Please take the time to read aloud to your child the editorial sections of the Wall Street Journal and Investors Business Daily.
I say read the Chronicles of Narnia to the little one.
My parents are headed out your way (I still can't believe you live in Ohio) in a couple of weeks for the Circleville Pumpkin Show. They're really living it up!
Two things:
1. Make sure your child doesn't watch ONN.
2. Tim McCarver is displeased with your negative opinion of him.
You might ask this question of Aaron, 'What did his Old Man read to him when he was in the womb? As I can best recall, it was an an autobigraphy of the fabled Maine fisherman, "Gadabout Gaddy.' He was great in catching fish and then talk about how he caught them. Gaddy was a natural philosopher seeing things from sides of life unknown by others yet made clear and simple to even the most dumbest creature of them all the 'city-slicker.'
It has worked!! My grand-child is going on the LPGA!!
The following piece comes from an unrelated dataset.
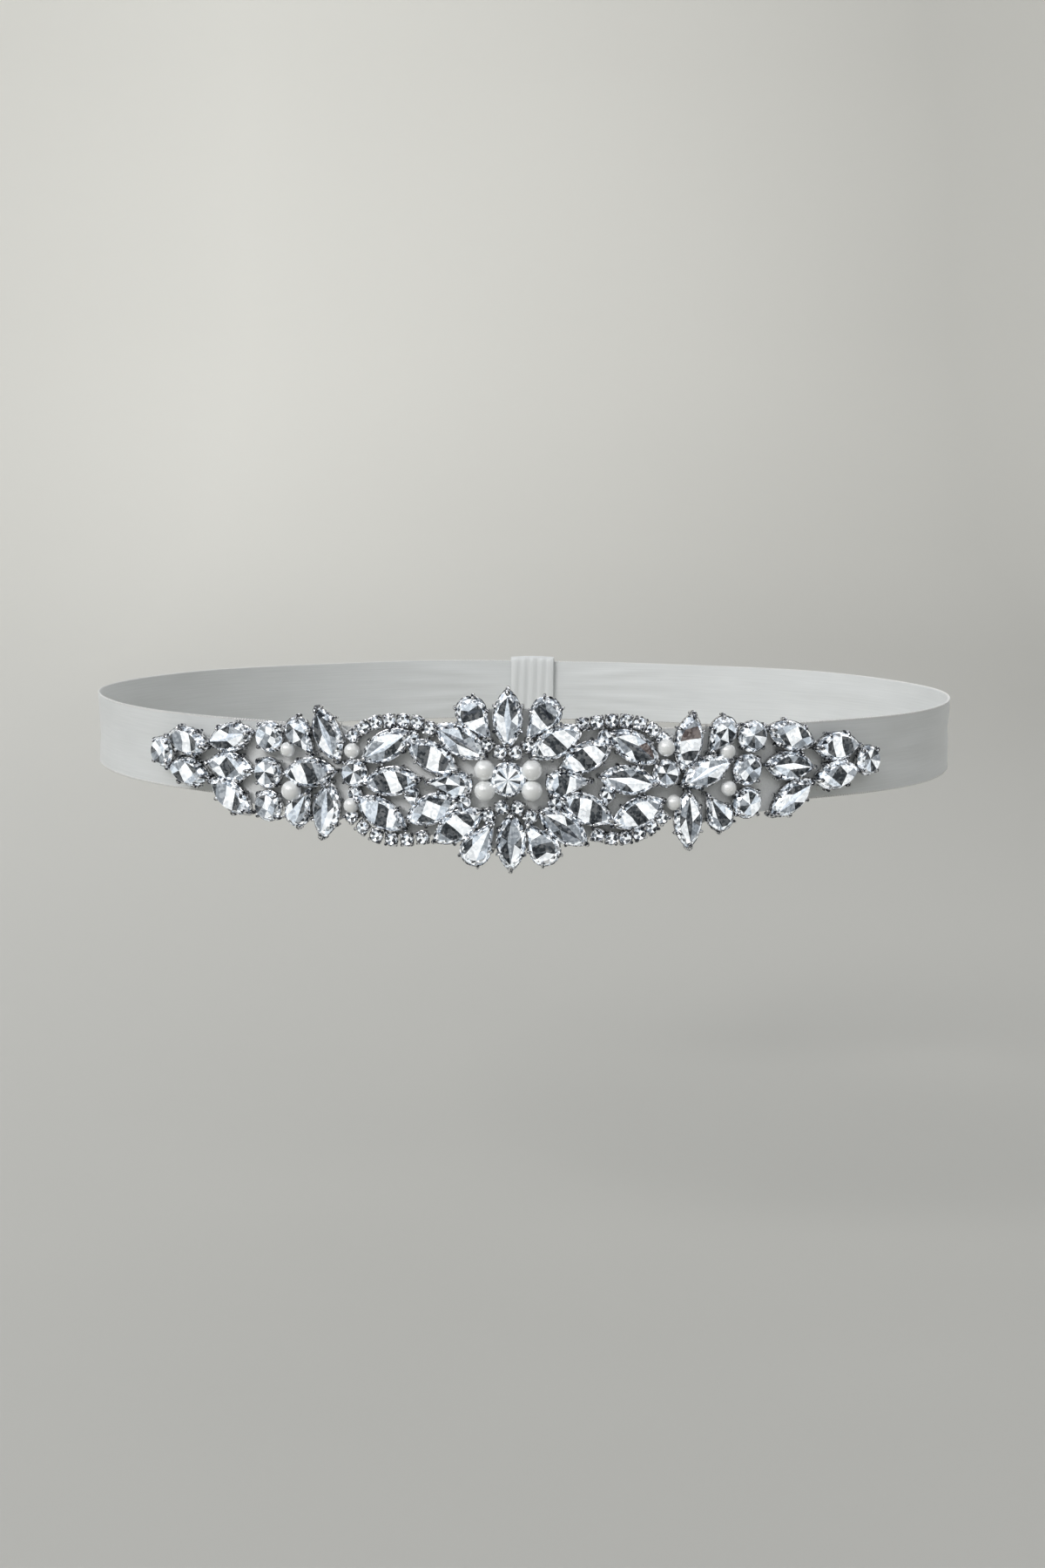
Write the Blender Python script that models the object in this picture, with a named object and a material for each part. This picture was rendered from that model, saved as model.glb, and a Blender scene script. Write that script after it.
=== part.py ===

First of all, let's clarify (like any good philosopher) the old man's comments (also known as my father). We do not know the sex of the baby, yet. So the child good also qualify for the PGA tour -- even if she is a girl this is possible. And there's no way it's possible the other way around because there's no way I'm letting my son be the first to challenge the legalities of the LPGA ladies only tour. Second of all, I hate fish. This is probably why. Third, I love fish stories. This is probably why. As for seeing things as Mr. Gaddy does, well, I'd be tugging my own line, but yes, I'd say I do that.
And seriously -- couldn't you have read me Narnia or something? Natural philosopher is one way of saying you read me the autobiography of borderline crazy fisherman? We're you planning to follow that up with Carl Sagan?
To the first section...oops.
But it's fun reading you defend this position. I'll just wait with the other three grandparents. Like the three Darwinian missing links, I'll say, hear and see no gender until the creators inform us.
To the second part,at the time of your arrival, NIKE just happen to be what I did, formally and informally. Reading their Wall Street financials just didn't appear the right thing to do. At least with Gaddabout, your imagination wouldn't be caught on the material dropped-hook rather sore into the air like a fly rod sniping at the cool air of a Maine fall before hitting its mark. I'm sorry..what was I saying?
Holy Crap Aaron's Having a Baby!!! God i pray he or she looks like your wife.
Hey Josh and I are doing Peace of fruit this sundaqy the new Amish Version. where do you want the rotalties sent!!!